On the other hand, how could, “Turkey’s regional and international relations and their social, political and military ramifications, and also the uncontrolled migration under the direction of international actors,” to which he referred in his speech, constitute a reason for bringing the election forward?
I mean, would those in power be incapable of withstanding these threats if there were no snap election?

The army, intelligence, police, judiciary and media – everything – are under the ruling party’s full control. It is impossible for power to be strengthened further because everything power related is in the rulers’ hands anyhow.

This invites the thought that there must be an expectation of the risks in the problematic areas that Bahçeli mentioned above coming to fruition. For example, certain unwanted clashes in Syria and a wave of migration from Idlib. There you have it.
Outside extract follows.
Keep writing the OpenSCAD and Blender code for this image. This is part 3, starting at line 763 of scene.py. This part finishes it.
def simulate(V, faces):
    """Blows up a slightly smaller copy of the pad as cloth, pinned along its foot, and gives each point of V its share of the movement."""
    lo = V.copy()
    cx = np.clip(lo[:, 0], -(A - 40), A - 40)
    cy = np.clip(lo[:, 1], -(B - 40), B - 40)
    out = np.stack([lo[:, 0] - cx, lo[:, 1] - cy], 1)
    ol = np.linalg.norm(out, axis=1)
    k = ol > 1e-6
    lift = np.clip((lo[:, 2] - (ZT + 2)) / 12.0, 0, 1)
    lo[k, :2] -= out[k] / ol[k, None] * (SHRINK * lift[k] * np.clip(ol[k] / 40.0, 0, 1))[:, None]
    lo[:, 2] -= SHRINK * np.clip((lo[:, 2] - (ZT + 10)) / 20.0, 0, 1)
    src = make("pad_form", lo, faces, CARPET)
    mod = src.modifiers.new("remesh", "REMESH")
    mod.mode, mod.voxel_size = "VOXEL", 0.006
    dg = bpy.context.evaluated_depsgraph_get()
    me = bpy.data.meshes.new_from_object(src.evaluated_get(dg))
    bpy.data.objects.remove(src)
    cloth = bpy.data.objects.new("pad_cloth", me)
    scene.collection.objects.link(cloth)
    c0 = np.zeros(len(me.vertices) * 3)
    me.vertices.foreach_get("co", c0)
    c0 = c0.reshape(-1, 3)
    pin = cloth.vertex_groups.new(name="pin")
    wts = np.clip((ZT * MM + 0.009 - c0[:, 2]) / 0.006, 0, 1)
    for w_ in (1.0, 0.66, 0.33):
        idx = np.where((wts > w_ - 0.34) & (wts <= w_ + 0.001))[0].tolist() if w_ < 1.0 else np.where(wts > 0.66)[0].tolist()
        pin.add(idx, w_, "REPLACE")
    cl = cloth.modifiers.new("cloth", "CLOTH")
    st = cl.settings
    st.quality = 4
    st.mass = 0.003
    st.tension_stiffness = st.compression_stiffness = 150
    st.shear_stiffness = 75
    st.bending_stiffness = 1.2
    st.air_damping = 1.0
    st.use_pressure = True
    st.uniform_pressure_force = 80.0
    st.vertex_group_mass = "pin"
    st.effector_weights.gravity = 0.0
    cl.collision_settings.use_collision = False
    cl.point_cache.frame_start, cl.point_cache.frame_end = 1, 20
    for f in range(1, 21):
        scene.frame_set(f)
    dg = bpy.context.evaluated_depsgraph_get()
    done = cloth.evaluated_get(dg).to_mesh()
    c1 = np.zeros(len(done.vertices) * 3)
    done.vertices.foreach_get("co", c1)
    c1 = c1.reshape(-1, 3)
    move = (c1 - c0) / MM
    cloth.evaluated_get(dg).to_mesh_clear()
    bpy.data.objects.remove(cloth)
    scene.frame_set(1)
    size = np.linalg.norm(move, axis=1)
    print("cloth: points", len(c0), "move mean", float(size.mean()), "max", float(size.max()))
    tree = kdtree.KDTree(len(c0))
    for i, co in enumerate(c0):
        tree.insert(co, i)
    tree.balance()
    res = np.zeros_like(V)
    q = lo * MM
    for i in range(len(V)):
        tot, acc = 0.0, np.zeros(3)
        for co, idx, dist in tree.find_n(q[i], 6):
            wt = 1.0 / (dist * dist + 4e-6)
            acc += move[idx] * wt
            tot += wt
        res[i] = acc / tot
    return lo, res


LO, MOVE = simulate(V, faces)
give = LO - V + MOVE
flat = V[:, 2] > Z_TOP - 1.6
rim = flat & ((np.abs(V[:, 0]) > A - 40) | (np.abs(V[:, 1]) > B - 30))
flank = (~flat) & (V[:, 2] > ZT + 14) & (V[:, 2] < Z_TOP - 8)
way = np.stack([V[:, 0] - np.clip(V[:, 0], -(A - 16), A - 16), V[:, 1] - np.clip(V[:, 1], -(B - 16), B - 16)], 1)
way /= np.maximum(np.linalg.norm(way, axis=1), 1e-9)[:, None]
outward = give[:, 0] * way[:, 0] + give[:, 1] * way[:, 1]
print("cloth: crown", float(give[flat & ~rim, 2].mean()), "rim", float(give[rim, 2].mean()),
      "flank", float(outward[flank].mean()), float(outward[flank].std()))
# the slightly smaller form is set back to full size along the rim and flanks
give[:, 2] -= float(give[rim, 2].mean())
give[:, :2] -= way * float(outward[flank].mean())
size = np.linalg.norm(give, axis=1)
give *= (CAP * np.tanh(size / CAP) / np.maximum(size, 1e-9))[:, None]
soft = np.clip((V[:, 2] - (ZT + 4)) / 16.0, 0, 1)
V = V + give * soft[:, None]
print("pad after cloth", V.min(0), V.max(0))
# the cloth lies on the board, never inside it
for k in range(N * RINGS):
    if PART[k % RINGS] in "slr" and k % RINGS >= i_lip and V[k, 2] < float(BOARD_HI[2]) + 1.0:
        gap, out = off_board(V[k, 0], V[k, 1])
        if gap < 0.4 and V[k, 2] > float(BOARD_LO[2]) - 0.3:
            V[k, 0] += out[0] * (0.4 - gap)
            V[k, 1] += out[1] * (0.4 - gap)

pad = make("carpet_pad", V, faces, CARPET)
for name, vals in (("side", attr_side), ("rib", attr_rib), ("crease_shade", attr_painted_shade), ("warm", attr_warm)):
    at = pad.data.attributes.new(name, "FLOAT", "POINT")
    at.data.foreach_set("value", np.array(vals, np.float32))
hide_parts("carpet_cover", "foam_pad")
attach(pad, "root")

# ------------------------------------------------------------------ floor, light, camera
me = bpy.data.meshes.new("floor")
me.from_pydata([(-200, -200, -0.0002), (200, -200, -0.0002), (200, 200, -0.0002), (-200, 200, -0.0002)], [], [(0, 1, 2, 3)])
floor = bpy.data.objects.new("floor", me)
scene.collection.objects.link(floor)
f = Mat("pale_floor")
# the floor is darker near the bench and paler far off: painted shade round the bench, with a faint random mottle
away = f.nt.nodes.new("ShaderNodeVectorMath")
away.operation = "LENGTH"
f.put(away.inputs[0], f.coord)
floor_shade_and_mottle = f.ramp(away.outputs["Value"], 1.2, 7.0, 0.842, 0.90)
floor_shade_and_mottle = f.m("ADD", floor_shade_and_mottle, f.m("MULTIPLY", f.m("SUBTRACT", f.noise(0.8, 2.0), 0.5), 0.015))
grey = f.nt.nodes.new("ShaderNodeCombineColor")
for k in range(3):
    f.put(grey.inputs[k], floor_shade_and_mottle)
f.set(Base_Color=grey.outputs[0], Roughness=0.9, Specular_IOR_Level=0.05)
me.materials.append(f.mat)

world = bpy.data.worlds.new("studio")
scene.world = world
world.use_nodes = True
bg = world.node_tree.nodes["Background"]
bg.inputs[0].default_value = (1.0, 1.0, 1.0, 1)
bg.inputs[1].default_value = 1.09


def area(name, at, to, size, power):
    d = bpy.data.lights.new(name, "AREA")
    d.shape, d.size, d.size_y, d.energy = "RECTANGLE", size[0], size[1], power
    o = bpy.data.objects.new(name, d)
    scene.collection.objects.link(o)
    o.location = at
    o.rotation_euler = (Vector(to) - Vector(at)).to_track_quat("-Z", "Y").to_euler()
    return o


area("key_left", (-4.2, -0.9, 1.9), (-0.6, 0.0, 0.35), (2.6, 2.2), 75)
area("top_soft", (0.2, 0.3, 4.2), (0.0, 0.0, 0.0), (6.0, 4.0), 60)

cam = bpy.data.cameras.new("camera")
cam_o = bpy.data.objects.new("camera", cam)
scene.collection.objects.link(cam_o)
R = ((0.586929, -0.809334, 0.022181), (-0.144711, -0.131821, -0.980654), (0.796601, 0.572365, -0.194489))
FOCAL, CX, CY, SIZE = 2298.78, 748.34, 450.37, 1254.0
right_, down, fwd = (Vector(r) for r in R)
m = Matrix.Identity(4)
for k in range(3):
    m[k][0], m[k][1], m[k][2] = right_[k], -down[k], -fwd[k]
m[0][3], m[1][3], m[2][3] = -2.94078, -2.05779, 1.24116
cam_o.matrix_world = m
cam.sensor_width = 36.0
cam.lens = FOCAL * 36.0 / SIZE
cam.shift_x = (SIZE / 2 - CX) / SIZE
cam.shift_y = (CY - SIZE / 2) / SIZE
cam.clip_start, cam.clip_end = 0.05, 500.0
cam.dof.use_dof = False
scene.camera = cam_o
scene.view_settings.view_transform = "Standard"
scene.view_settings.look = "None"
The wish is for the elections be held at once before these threats become reality and for the Erdoğan-Bahçeli alliance not to lose votes due to these factors.
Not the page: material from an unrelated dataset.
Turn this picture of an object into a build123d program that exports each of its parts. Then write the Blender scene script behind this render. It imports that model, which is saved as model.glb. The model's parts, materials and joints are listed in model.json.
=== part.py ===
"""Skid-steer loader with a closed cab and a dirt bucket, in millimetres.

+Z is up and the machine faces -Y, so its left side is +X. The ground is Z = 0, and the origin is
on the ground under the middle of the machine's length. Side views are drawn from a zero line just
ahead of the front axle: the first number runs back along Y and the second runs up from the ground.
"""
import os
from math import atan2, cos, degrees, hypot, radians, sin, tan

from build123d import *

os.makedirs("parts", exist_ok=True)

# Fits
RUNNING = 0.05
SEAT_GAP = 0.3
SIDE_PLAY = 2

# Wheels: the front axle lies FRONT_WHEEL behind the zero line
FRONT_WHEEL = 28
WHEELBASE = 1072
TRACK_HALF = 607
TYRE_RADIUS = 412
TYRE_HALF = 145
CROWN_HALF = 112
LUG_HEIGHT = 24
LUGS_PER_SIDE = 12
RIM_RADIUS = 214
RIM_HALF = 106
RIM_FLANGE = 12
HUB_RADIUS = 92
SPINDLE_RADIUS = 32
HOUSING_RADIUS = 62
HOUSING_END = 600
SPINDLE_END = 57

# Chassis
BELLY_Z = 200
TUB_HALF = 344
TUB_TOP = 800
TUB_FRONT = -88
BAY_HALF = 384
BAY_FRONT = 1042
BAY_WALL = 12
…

These very points were raised by President Erdoğan the day before yesterday in the speech in which he announced the election date:

“Events of historical importance centred around Syria and Iraq make it imperative for Turkey to surmount the uncertainties...”

“The intensity of the agenda facing Turkey dictates that the ensuing uncertainty be eliminated immediately by announcing an early election decision.”

“Developments in Syria...”

There is clearly a reason of foreign origin for the holding of this election in a snap manner. The Syria issue impacting on the ballot box to the alliance’s detriment.

Let me also ask: What uncertainty?

Is this new method of government that was approved by a narrow majority in the tainted 16 April 2017 referendum not itself the source of the uncertainty and unpredictability in that it has consolidated all power and authority into the hands of a single person and made the balance and oversight inherent in democracies impossible and has deactivated the institutional mechanisms that block arbitrary rule?